2. Bij de aangevallen uitspraak heeft de rechtbank de beroepen van appellante tegen de besluiten van 5 april 2007 en 8 mei 2007 ongegrond verklaard. De rechtbank is tot het oordeel gekomen dat appellante er niet in is geslaagd om aannemelijk te maken dat zij ten tijde van de aanvragen duurzaam gescheiden leefde van haar toenmalige echtgenoot. Bij dit oordeel heeft de rechtbank van belang geacht dat appellante niet heeft bestreden dat zij en haar echtgenoot stonden ingeschreven op hetzelfde adres, dat hij huurder was van de woning en de huur betaalde, de sleutels van de woning had, een ouderdomspensioen ontving op dat adres en ten tijde van de eerste aanvraag feitelijk in de woning verbleef. Gelet op deze feiten ziet de rechtbank geen aanleiding voor het oordeel dat sprake is van een gewilde, bestendige verbreking van de echtelijke samenleving. De enkele - en niet onderbouwde - stelling van appellante dat zij feitelijk gescheiden leefde van haar echtgenoot, dat geen sprake was van een gezamenlijke huishouding en dat haar toenmalige echtgenoot in Marokko verbleef doet volgens de rechtbank aan het voorgaande niet af. Naar het oordeel van de rechtbank hoefde het College gelet op voormelde feiten geen aanleiding te zien voor het verrichten van een huisbezoek.
3. In hoger beroep heeft appellante de juistheid van het oordeel van de rechtbank gemotiveerd bestreden. Zij houdt staande dat zij duurzaam gescheiden leefde van haar echtgenoot.
4. De Raad komt tot de volgende beoordeling.
4.1. In dit geding staat de vraag ter beoordeling of de rechtbank het College terecht heeft gevolgd in het standpunt dat appellante er niet in is geslaagd om aannemelijk te maken dat zij duurzaam gescheiden leefde van haar toenmalige echtgenoot.
4.2. Nu het gaat om aanvragen om bijstand, loopt de door de bestuursrechter te beoordelen periode naar vaste rechtspraak in beginsel vanaf de datum van de bijstandsaanvraag tot en met de datum van het primaire besluit van het College. Toegespitst op het geval van appellante zijn dat de perioden van 6 september 2006 tot en met 12 oktober 2006 en van 18 december 2006 tot en met 12 januari 2007.
4.3. De Raad beantwoordt de onder 4.1 vermelde vraag bevestigend en onderschrijft de overwegingen die de rechtbank tot haar oordeel hebben geleid.

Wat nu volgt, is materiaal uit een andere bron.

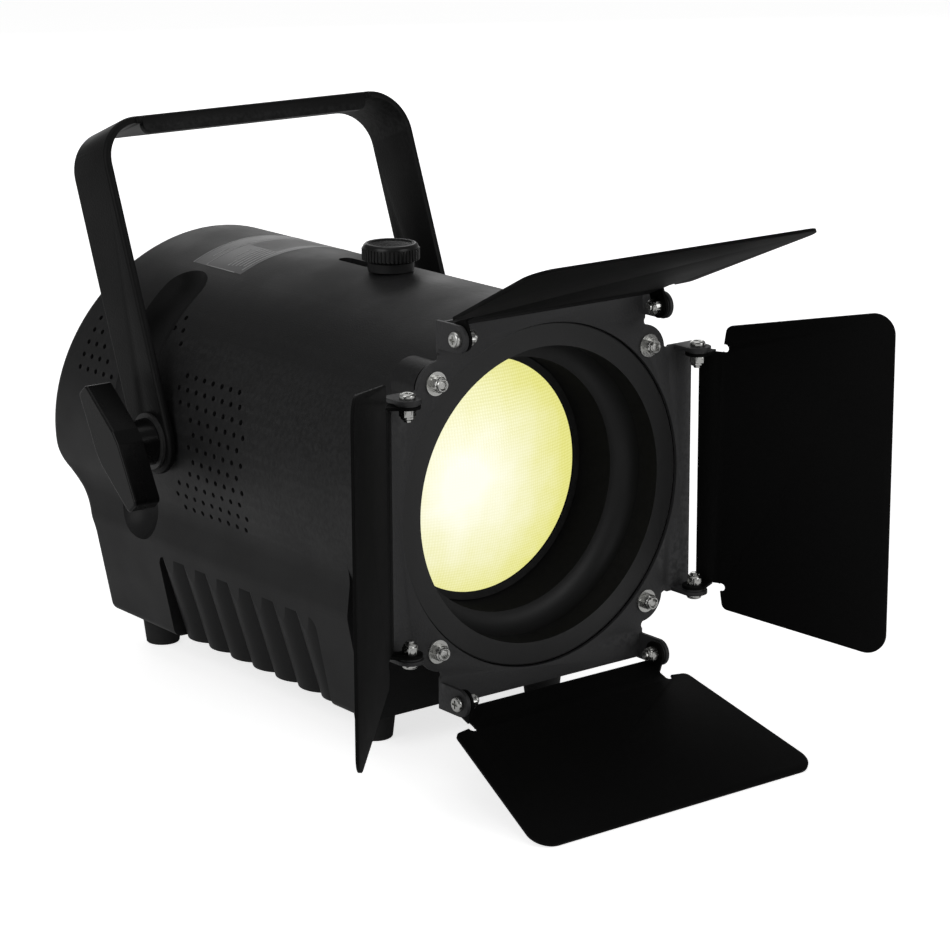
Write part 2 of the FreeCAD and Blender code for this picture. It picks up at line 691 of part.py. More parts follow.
def plate_tabs():
    tabs = []
    upright = plate_tab(HINGE_TB, HINGE_TB_FORWARD)
    sideways = turned(plate_tab(HINGE_LR, HINGE_LR_FORWARD), 90, ORIGIN, Y)
    for tab in (upright, sideways):
        for copy in (tab, mirrored(tab)):
            tabs += [copy, mirrored(copy, Z)]
    return tabs


def corner_places():
    return [(sx * STUD_AT, sz * STUD_AT) for sx in SIDES for sz in SIDES]


def corner_studs():
    return [rod(1.48, 17.5, (x, -5.6, z)) for x, z in corner_places()]


def corner_washers():
    return [ring(4.5, 1.6, 0.8, (x, -0.8, z)) for x, z in corner_places()]


def corner_nuts():
    nut = lock_nut(3.0, 5.5, 4.0)
    return [aimed(nut, (x, -0.8, z), (0, -1, 0)) for x, z in corner_places()]


def corner_spacers():
    return [ring(4.0, 1.6, BARREL_FRONT - PLATE_T, (x, PLATE_T, z)) for x, z in corner_places()]


# --- doors --------------------------------------------------------------------
LEAF_GAP = 0.8               # washer between the plate tab and the leaf tab


def flat_leaf(offset, inner):
    """Leaf with its hinge axis on X through the origin, reaching along +Z, sheet on the +Y side."""
    step, reach = LEAF_STEP, LEAF_REACH
    tongue, middle_half, half = LEAF_TONGUE_HALF, LEAF_STEP_HALF, LEAF_HALF
    outline = [(-tongue, inner), (tongue, inner), (tongue, step - 1.5), (middle_half, step),
               (half, reach), (-half, reach), (-middle_half, step), (-tongue, step - 1.5)]
    corners = [Vector(x, offset - LEAF_T / 2, z) for x, z in outline]
    sheet = Part.Face(Part.makePolygon(corners + corners[:1])).extrude(Y * LEAF_T)
    sheet = round_edges(sheet, 8, lambda e: runs_along(e, Y) and middle(e).z > reach - 1)
    sheet = round_edges(sheet, 3, lambda e: runs_along(e, Y) and 0 < middle(e).z < 20
                        and abs(middle(e).x) > middle_half - 1)
    for side in SIDES:
        sheet = sheet.cut(rod(1.6, 20, (side * (tongue + 1.6), offset - 10, step - 0.6)))
        tab_x = ARM_HALF - PLATE_T - LEAF_GAP - LEAF_T
        tip = Part.makeCylinder(TAB_R - 0.4, LEAF_T, Vector(tab_x, 0, 0), X)
        root = block(tab_x, tab_x + LEAF_T, 0, offset + LEAF_T / 2, -TAB_R + 0.4, TAB_R - 0.4)
        root = root.common(block(0, 99, -9, 9, inner, 9))
        tab = tip.fuse(root).removeSplitter().cut(
            Part.makeCylinder(PIN_R + PIN_CLEARANCE, 4, Vector(tab_x - 1, 0, 0), X))
        sheet = sheet.fuse(tab if side > 0 else mirrored(tab))
    return sheet.removeSplitter()


def door(name):
    upright = name in ("top", "bottom")
    offset = LEAF_OFFSET_TB if upright else LEAF_OFFSET_LR
    hinge = HINGE_TB if upright else HINGE_LR
    forward = HINGE_TB_FORWARD if upright else HINGE_LR_FORWARD
    inner = LEAF_INNER_TB if upright else LEAF_INNER_LR
    leaf = turned(flat_leaf(offset, inner), DOOR_OPEN[name])
    leaf.translate(Vector(0, -forward, hinge))
    quarter_turns = {"top": 0, "right": 90, "bottom": 180, "left": 270}[name]
    return turned(leaf, quarter_turns, ORIGIN, Y)


def on_hinges(piece_at):
    """Place a fastener at both ends of all four hinges; piece_at(hinge, forward) draws the plus X end."""
    placed = []
    for hinge, forward, turn in ((HINGE_TB, HINGE_TB_FORWARD, 0), (HINGE_LR, HINGE_LR_FORWARD, 90)):
        piece = turned(piece_at(hinge, forward), turn, ORIGIN, Y)
        for copy in (piece, mirrored(piece)):
            placed += [copy, mirrored(copy, Z)]
    return placed


def hinge_screws():
    screw = pan_screw(3.0, 10.6)
    return on_hinges(lambda hinge, forward: aimed(screw, (ARM_HALF, -forward, hinge), (1, 0, 0)))


def hinge_nuts():
    seat = ARM_HALF - PLATE_T - LEAF_GAP - LEAF_T - 0.05
    nut = lock_nut(3.0, 5.5, 4.0)
    return on_hinges(lambda hinge, forward: aimed(nut, (seat, -forward, hinge), (-1, 0, 0)))


def hinge_washers():
    start = ARM_HALF - PLATE_T - LEAF_GAP + 0.05
    return on_hinges(lambda hinge, forward: Part.makeCylinder(
        4.4, LEAF_GAP - 0.1, Vector(start, -forward, hinge), X).cut(
        Part.makeCylinder(PIN_R + PIN_CLEARANCE, 2, Vector(start - 0.5, -forward, hinge), X)))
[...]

De in hoger beroep aangevoerde beroepsgronden, welke neerkomen op een herhaling van hetgeen in beroep naar voren is gebracht, brengen de Raad niet tot een ander oordeel.
4.4. Het voorgaande betekent dat het hoger beroep niet slaagt, zodat de aangevallen uitspraak voor bevestiging in aanmerking komt.
5. De Raad ziet geen aanleiding voor een veroordeling in de proceskosten.
De Centrale Raad van Beroep;
Bevestigt de aangevallen uitspraak.
Deze uitspraak is gedaan door N.J. van Vulpen-Grootjans als voorzitter en J.M.A. van der Kolk-Severijns en O.L.H.W.I. Korte als leden, in tegenwoordigheid van R.L.G. Boot als griffier. De beslissing is uitgesproken op 22 juni 2010.
(get.) N.J. van Vulpen-Grootjans.
Tegen deze uitspraak kunnen partijen binnen zes weken na de datum van verzending beroep in cassatie instellen bij de Hoge Raad der Nederlanden (Postbus 20303, 2500 EH ’s-Gravenhage) ter zake van schending of verkeerde toepassing van bepalingen inzake het begrip duurzaam gescheiden leven.